For $\lim_{x\to a} f(x)$,

\[\begin{align*} \lim_{x\to 2} (2x^{2}-1) &= 2(2)^2-1 \\ &= 2(4)-1 \\ &= 7 \end{align*}\]

And for $f(a)$,

\[\begin{align*} f(2) &= 2(2)^{2}-1 \\ &= 7 \end{align*}\]

Since $\lim_{x\to 2} f(x)=f(2)$, the function is continuous.

---

$\example{2}$ Determine if the function $f(x)=\frac{4|x-5|}{x-5}$ is continuous or not at $x=5$.

$\solution$

Break down the absolute value,

\[|x-5|= \begin{cases} \phantom{-}\tcB{(x-5)}, & \text{if $x > 5$ $\quad \tcAal{approaches from the right}$} \\ \tcB{-(x-5)}, & \text{if $x<5$ $\quad \tcAal{approaches from the left}$} \end{cases}\]

As $x$ approaches to the right,

\[\begin{align*} \lim_{x\to 5^+} \frac{4|x-5|}{x-5}&= \frac{4\tcB{(x-5)} }{x-5} \\ &= 4 \end{align*}\]

And, as $x$ approaches to the left,

\[\begin{align*} \lim_{x\to 5^-} \frac{4|x-5|}{x-5} &= \frac{4[{\tcB{-(x-5)}}] }{x-5} \\ &= \frac{-4(x-5)}{x-5} \\ &= -4 \end{align*}\]

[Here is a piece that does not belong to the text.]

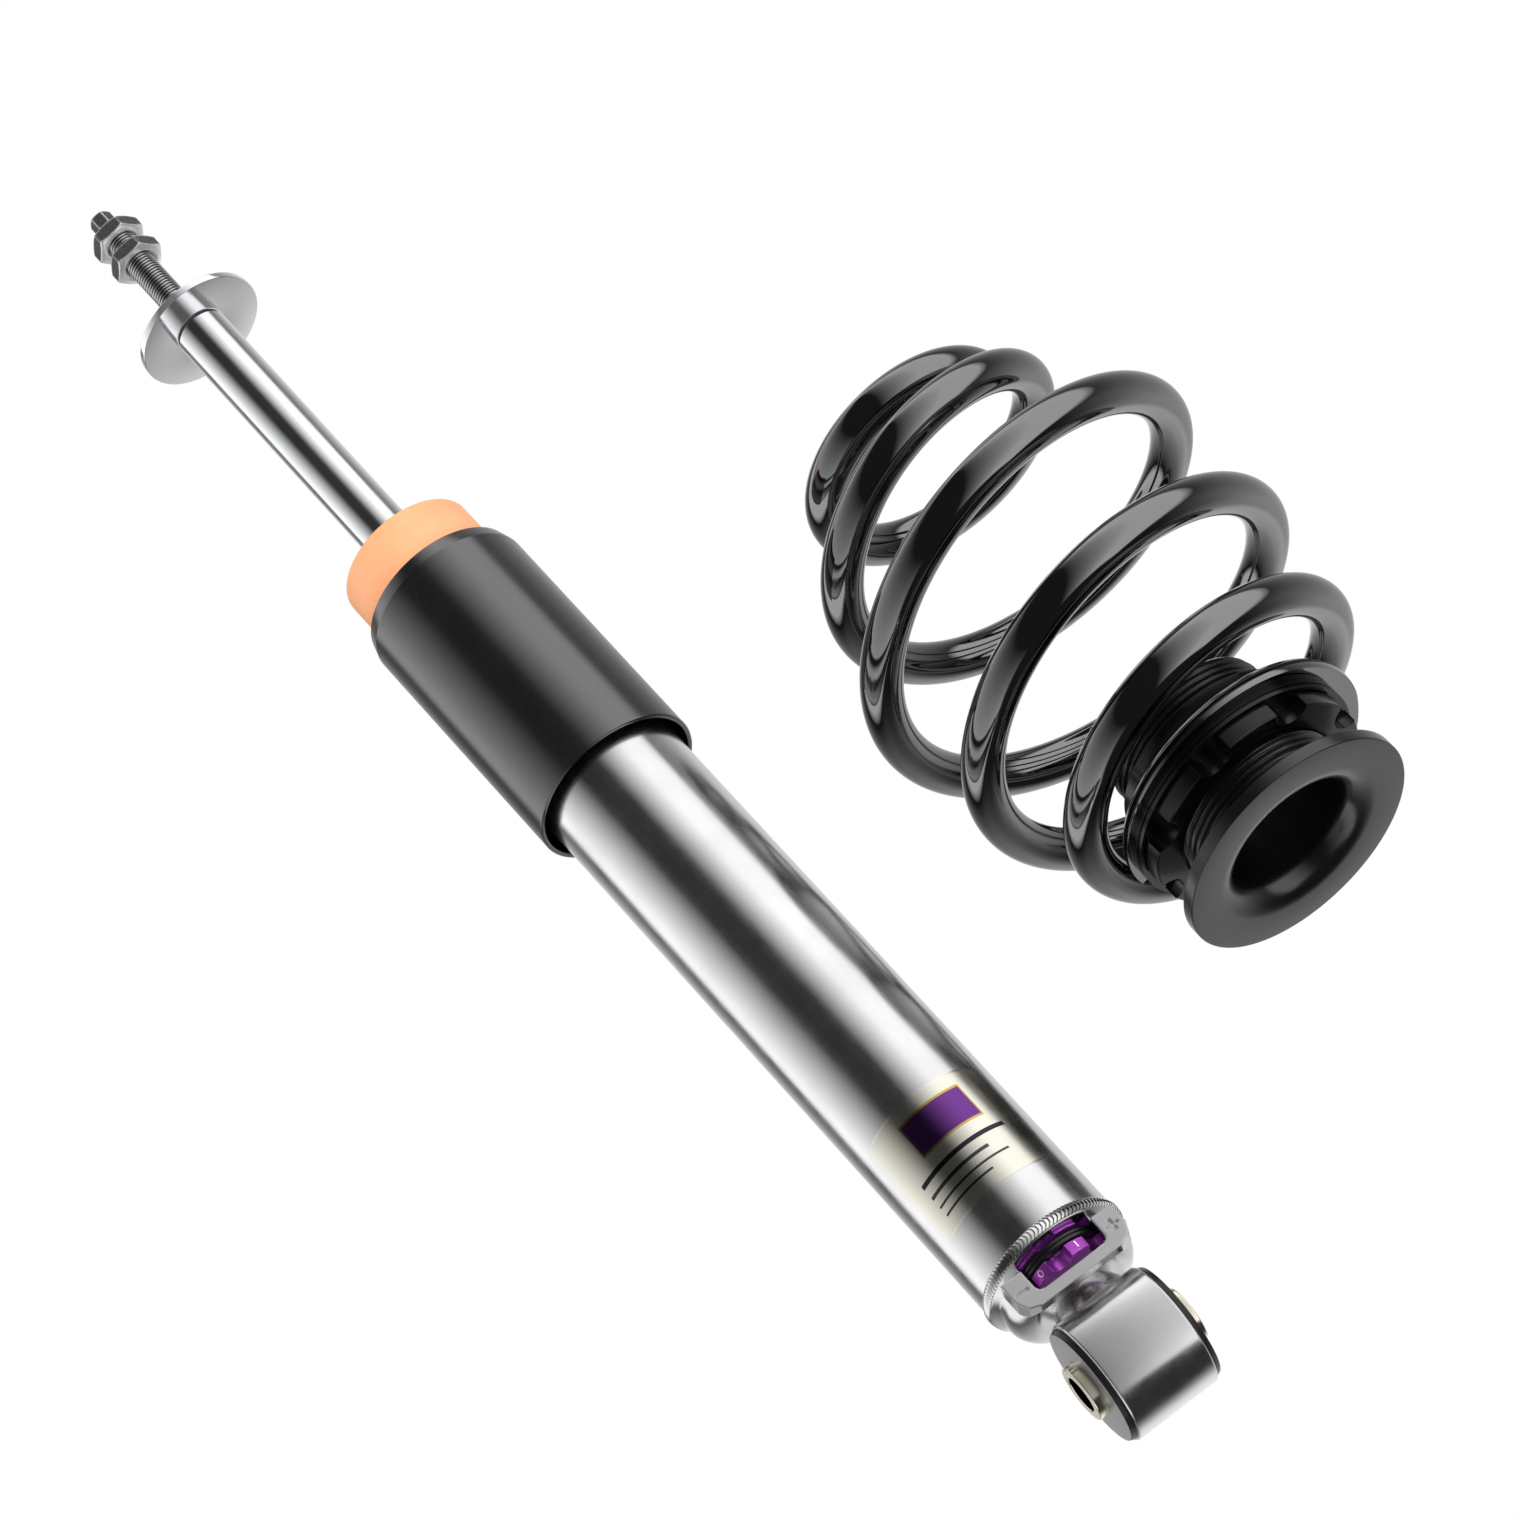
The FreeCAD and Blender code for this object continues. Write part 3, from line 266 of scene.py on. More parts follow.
def make_nut_steel():
    """Flats darkened with painted shade and a fine grain; turned cones keep bright metal; edges
    carry a painted highlight.
    """
    finish = metal("nut_steel", (0.88, 0.88, 0.89), 0.22, 0.08, grain=(1, 1, 20), edge=0.0006)
    facing = finish.node("ShaderNodeSeparateXYZ",
                         Vector=finish.node("ShaderNodeTexCoord").outputs["Normal"])
    upright = finish.math("ABSOLUTE", facing.outputs[2])
    # painted shade: the upright flats are coloured dark
    flat = finish.between(upright, 0.30, 0.15)
    # painted highlight: a band along the edges keeps the bright metal
    edge_highlight = finish.between(finish.edge_mask(0.0010), 0.08, 0.40)
    dark = finish.math("MULTIPLY", flat, finish.math("SUBTRACT", 1.0, edge_highlight))
    grain = finish.between(finish.noise(2400.0, 3.0), 0.35, 0.65)
    shaded_flat_color = finish.mix(grain, (0.030, 0.030, 0.032), (0.072, 0.072, 0.076))
    base = finish.shader.inputs["Base Color"].links[0].from_socket
    finish.set("Base Color", finish.mix(dark, base, shaded_flat_color))
    finish.set("Metallic", finish.between(dark, 0.0, 1.0, 0.7, 0.2))
    return finish


def make_hardened_steel():
    return metal("hardened_steel", (0.52, 0.52, 0.53), 0.25, 0.10)


def make_zinc_yellow():
    return metal("zinc_yellow", (0.86, 0.78, 0.58), 0.16, 0.08, grain=(30, 1, 1), tint=0.8)


def make_turned_aluminium():
    return metal("turned_aluminium", (0.78, 0.78, 0.79), 0.28, 0.1, grain=(1, 1, 60))


def make_guide_bronze():
    return metal("guide_bronze", (0.70, 0.48, 0.26), 0.35, 0.1)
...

Since the left and right hand limits do not approach to the same value, the limit as $x$ approaches 5 does not exist. Thus, the function is not continuous at $x=5$.

---

$\example{3}$ Find the point/s of discontinuity of the function $f(x)=\frac{x^2-16}{x-4}$

$\solution$

Discontinuities occur where the function is undefined. In this example, at $x=4$ both the numerator and the denominator becomes 0.

Hence, the function is discontinuous at $x=4$.

---

$\example{4}$ Find the point/s of discontinuity of the function $f(x)=\frac{2x}{x^2+x-6}$

$\solution$

Factor the denominator,

\[\begin{align*} \frac{2x}{x^2+x-6} &= \frac{2x}{(x+3)(x-2)} \end{align*}\]

In this example, the denominator becomes 0 at $x=-3$ or $x=2$. And whenever the denominator is 0, the function is considered undefined.

Hence, the function is discontinuous at $x=-3$ and $x=2$.